Study on Coupled Vibration of Human-plate System under Pedestrian Excitation
Lilin Cao,Niankang Wang,Chun-Hua Lu,Manicka Dhanasekar 대한토목학회 2024 KSCE Journal of Civil Engineering Vol.28 No.4
In the paper, in order to explore the influence of human-structure interaction (HSI) in the vertical direction on the dynamic response of floors due to human-induced excitation, the formula for the human-plate interaction system is deduced. The pedestrian is in turn modelled as moving force (MF), spring-mass-damper (SMD), and added mass-spring-mass-damper (MSMD). The floor is modelled using a formulation in modal coordinates. Aiming at the formula of human-plate interaction system, the state space method is used to get the instantaneous frequency and instantaneous damping ratio of the floor under walking excitation, and the acceleration responses can be obtained using the Runge-Kutta method.

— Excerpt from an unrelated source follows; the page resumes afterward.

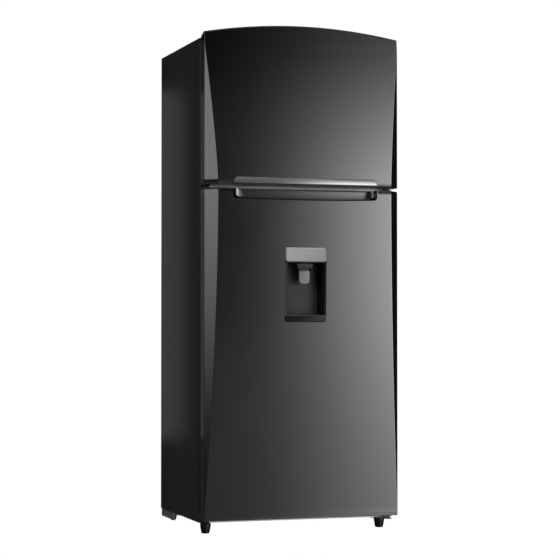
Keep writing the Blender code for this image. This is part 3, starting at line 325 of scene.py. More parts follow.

Furthermore, this work studies the influence of pedestrian mass and structural modal mass on structural vibration response. The results show that the floor frequency is observed to decrease and the damping ratio gives the opposite trend when the pedestrian enters the floor. The MF model overestimates the measured response, while the actual results can be well approximated by the results for SMD and MSMD models considering HIS. Accounting for increasing human mass and decreasing modal mass lead to significant increase in the dynamic properties and the structural response.